(Rows from a 3D modeling dataset)
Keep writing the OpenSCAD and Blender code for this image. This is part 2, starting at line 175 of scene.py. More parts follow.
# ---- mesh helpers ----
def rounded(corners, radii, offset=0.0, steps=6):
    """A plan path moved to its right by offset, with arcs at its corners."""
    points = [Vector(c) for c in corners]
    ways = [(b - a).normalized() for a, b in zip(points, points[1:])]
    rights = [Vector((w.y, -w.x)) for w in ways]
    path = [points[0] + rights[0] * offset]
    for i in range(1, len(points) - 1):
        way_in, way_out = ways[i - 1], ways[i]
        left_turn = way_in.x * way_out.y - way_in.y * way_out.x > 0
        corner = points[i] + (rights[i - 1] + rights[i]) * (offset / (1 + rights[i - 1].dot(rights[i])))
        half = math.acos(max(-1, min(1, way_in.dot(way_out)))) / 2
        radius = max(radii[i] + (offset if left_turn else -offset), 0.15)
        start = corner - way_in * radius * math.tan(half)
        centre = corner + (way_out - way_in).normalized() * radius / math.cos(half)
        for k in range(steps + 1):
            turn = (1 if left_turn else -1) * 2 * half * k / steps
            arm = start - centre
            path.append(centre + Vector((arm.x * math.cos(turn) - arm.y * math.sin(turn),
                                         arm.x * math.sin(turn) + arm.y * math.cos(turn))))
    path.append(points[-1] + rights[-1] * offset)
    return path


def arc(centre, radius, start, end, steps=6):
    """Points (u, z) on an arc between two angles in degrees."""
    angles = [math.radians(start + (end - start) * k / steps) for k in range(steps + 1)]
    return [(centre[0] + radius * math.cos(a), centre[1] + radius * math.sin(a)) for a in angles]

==

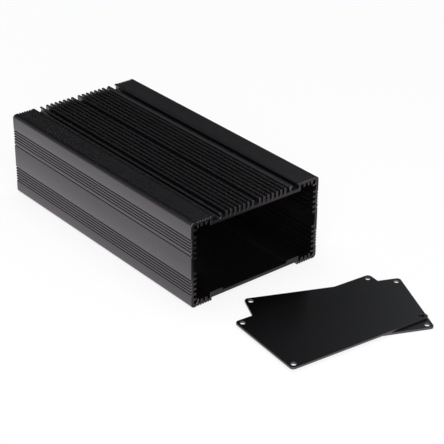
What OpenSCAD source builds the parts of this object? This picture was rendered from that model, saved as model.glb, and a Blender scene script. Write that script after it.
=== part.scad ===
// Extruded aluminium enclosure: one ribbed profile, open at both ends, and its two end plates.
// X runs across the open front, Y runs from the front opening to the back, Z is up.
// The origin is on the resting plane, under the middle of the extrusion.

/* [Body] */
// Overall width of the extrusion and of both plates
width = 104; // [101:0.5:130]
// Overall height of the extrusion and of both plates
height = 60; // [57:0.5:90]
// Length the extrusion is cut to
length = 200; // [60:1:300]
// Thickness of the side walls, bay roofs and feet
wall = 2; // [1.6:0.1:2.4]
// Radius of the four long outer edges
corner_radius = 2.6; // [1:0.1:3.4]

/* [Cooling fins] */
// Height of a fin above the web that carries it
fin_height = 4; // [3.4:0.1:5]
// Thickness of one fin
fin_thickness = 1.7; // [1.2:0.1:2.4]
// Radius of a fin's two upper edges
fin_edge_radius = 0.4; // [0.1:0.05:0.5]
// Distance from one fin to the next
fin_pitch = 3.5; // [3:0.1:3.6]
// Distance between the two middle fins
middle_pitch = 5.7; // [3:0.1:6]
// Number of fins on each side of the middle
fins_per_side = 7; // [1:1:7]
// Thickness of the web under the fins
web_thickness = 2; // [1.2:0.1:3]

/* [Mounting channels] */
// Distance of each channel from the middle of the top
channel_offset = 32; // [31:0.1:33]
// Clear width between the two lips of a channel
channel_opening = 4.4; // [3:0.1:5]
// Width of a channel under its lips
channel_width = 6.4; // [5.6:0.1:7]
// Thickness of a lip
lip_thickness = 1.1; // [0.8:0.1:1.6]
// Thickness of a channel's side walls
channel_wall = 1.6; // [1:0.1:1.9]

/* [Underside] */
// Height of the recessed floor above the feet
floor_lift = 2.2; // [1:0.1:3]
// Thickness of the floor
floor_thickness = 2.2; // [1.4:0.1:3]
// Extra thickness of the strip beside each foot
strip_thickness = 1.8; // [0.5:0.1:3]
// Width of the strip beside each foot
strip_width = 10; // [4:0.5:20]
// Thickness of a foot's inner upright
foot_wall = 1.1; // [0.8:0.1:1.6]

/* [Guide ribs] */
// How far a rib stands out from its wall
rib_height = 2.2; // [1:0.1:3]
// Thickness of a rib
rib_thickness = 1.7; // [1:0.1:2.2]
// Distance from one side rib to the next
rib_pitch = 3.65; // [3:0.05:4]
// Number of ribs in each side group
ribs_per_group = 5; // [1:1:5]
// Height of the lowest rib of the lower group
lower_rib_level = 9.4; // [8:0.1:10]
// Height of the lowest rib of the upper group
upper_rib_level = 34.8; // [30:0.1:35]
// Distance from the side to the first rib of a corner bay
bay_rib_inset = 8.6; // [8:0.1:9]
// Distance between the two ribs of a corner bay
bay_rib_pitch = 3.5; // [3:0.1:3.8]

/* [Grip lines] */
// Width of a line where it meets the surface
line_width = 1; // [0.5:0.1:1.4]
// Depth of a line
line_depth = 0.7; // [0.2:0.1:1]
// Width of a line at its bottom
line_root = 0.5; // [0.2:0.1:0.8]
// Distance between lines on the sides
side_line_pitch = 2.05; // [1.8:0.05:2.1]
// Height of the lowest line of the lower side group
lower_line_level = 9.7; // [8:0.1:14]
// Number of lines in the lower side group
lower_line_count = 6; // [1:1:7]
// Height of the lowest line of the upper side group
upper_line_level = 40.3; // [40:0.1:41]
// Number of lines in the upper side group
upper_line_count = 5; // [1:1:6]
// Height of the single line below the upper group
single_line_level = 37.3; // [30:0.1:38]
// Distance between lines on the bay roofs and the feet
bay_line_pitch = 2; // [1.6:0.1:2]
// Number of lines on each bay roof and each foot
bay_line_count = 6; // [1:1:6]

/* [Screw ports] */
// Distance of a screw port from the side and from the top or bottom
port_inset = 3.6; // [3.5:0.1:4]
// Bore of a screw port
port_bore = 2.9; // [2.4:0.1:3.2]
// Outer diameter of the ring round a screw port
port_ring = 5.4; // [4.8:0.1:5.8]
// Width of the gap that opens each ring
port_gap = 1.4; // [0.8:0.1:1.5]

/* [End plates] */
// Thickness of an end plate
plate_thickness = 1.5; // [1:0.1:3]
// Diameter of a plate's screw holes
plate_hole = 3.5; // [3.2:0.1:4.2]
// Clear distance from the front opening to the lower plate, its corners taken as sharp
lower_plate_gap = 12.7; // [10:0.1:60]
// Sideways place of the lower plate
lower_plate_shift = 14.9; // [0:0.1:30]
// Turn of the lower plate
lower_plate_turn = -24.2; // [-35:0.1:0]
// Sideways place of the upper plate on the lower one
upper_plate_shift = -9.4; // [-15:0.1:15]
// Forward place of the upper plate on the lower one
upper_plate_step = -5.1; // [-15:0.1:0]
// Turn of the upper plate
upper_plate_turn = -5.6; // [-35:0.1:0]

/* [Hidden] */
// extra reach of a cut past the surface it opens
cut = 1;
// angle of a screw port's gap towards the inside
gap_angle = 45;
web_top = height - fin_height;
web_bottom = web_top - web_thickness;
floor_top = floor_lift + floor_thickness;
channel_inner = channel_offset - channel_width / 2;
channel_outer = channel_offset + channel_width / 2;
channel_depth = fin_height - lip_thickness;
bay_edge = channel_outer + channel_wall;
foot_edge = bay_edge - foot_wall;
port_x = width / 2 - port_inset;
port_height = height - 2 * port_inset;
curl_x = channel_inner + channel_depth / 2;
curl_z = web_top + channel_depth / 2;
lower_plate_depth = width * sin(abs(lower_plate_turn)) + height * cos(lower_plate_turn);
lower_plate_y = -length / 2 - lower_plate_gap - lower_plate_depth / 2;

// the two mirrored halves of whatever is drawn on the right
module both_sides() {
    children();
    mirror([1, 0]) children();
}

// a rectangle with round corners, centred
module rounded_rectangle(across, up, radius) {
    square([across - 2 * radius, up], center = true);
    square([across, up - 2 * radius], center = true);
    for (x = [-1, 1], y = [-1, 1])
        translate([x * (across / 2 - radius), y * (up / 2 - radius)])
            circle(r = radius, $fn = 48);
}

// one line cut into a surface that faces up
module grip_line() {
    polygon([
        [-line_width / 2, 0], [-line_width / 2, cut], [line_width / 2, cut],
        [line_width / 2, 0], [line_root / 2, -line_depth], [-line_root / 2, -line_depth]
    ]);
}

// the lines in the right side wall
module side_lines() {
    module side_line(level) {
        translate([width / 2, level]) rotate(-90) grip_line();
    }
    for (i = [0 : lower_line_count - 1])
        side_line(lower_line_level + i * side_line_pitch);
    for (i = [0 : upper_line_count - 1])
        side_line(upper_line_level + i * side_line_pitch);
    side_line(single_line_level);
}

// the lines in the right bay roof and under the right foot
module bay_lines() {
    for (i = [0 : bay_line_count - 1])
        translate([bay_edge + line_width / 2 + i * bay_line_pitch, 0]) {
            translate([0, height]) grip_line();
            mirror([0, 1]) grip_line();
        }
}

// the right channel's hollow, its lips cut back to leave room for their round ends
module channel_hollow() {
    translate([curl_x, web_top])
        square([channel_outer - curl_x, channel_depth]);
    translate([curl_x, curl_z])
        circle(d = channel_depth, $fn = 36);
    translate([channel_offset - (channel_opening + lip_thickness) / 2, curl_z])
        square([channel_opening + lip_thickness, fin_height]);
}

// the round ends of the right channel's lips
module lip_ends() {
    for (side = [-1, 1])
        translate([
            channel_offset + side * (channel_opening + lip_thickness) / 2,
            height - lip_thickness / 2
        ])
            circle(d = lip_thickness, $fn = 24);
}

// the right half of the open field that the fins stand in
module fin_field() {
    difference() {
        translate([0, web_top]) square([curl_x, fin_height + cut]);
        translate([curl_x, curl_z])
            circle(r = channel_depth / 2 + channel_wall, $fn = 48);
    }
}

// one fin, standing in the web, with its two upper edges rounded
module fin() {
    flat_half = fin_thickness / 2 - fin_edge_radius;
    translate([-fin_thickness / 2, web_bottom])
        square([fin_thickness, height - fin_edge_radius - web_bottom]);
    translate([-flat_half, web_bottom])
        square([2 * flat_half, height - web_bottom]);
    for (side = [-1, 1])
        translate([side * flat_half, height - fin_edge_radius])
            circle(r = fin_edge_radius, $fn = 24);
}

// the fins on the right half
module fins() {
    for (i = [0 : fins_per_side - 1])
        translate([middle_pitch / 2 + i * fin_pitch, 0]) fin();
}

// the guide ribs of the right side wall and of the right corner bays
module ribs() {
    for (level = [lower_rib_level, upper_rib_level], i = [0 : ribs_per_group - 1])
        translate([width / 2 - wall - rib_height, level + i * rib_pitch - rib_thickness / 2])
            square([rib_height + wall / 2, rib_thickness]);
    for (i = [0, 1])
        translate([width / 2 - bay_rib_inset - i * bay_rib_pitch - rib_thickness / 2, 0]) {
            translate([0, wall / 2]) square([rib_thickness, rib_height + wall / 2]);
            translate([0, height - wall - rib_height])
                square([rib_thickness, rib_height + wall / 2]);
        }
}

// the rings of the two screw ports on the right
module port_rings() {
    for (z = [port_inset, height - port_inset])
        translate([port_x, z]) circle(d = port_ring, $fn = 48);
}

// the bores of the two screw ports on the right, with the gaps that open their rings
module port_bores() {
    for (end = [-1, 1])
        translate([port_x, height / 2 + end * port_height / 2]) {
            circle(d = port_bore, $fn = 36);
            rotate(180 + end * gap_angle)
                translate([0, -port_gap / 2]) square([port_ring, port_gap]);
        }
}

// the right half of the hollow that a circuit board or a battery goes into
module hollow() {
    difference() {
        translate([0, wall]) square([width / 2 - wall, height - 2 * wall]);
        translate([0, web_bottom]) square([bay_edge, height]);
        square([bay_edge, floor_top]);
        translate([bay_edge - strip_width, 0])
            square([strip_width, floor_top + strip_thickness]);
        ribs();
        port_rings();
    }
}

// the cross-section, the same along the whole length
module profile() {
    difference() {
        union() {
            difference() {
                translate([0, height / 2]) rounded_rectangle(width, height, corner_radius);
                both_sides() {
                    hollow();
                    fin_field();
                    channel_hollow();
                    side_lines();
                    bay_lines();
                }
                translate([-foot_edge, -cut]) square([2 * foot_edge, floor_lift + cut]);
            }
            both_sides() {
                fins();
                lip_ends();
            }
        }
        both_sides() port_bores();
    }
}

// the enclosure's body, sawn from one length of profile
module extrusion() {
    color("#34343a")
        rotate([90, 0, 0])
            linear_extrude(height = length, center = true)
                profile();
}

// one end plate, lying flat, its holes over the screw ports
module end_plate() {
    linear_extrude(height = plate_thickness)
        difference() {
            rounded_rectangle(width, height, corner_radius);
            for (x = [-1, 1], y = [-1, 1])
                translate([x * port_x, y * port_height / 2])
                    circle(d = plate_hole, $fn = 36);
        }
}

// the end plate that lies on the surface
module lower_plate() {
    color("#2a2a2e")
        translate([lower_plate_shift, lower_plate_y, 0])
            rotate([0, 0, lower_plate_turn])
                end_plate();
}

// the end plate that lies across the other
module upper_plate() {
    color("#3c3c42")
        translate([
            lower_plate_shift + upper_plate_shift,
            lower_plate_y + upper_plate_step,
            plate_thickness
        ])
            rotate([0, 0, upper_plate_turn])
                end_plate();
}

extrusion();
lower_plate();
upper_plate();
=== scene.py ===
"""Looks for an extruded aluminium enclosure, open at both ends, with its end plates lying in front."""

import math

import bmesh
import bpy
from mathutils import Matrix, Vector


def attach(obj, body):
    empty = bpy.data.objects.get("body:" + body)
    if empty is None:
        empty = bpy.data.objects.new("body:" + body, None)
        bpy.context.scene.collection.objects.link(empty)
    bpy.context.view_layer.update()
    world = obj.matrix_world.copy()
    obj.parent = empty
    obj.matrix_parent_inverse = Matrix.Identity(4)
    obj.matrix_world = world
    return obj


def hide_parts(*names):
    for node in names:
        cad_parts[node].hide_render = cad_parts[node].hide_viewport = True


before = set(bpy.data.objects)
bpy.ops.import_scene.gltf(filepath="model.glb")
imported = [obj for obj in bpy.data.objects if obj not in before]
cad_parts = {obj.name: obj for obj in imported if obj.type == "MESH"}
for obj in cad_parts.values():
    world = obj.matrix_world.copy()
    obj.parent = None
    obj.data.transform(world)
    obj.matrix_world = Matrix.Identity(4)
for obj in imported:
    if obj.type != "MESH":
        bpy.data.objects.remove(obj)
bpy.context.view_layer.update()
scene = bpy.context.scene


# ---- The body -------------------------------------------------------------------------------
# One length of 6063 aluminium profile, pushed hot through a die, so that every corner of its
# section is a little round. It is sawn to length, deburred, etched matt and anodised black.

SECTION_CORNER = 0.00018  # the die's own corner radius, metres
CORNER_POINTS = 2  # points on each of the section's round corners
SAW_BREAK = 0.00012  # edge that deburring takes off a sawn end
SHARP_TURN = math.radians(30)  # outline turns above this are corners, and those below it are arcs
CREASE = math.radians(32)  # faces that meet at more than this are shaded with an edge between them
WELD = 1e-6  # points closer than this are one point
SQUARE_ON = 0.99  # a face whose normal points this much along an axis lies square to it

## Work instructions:
Each line from the one holding "across the other" to the one holding "scene = bpy.context.scene", those two included, is to be transcribed exactly, and no other line.

## Task output:
// the end plate that lies across the other
module upper_plate() {
    color("#3c3c42")
        translate([
            lower_plate_shift + upper_plate_shift,
            lower_plate_y + upper_plate_step,
            plate_thickness
        ])
            rotate([0, 0, upper_plate_turn])
                end_plate();
}

extrusion();
lower_plate();
upper_plate();
=== scene.py ===
"""Looks for an extruded aluminium enclosure, open at both ends, with its end plates lying in front."""

import math

import bmesh
import bpy
from mathutils import Matrix, Vector


def attach(obj, body):
    empty = bpy.data.objects.get("body:" + body)
    if empty is None:
        empty = bpy.data.objects.new("body:" + body, None)
        bpy.context.scene.collection.objects.link(empty)
    bpy.context.view_layer.update()
    world = obj.matrix_world.copy()
    obj.parent = empty
    obj.matrix_parent_inverse = Matrix.Identity(4)
    obj.matrix_world = world
    return obj


def hide_parts(*names):
    for node in names:
        cad_parts[node].hide_render = cad_parts[node].hide_viewport = True


before = set(bpy.data.objects)
bpy.ops.import_scene.gltf(filepath="model.glb")
imported = [obj for obj in bpy.data.objects if obj not in before]
cad_parts = {obj.name: obj for obj in imported if obj.type == "MESH"}
for obj in cad_parts.values():
    world = obj.matrix_world.copy()
    obj.parent = None
    obj.data.transform(world)
    obj.matrix_world = Matrix.Identity(4)
for obj in imported:
    if obj.type != "MESH":
        bpy.data.objects.remove(obj)
bpy.context.view_layer.update()
scene = bpy.context.scene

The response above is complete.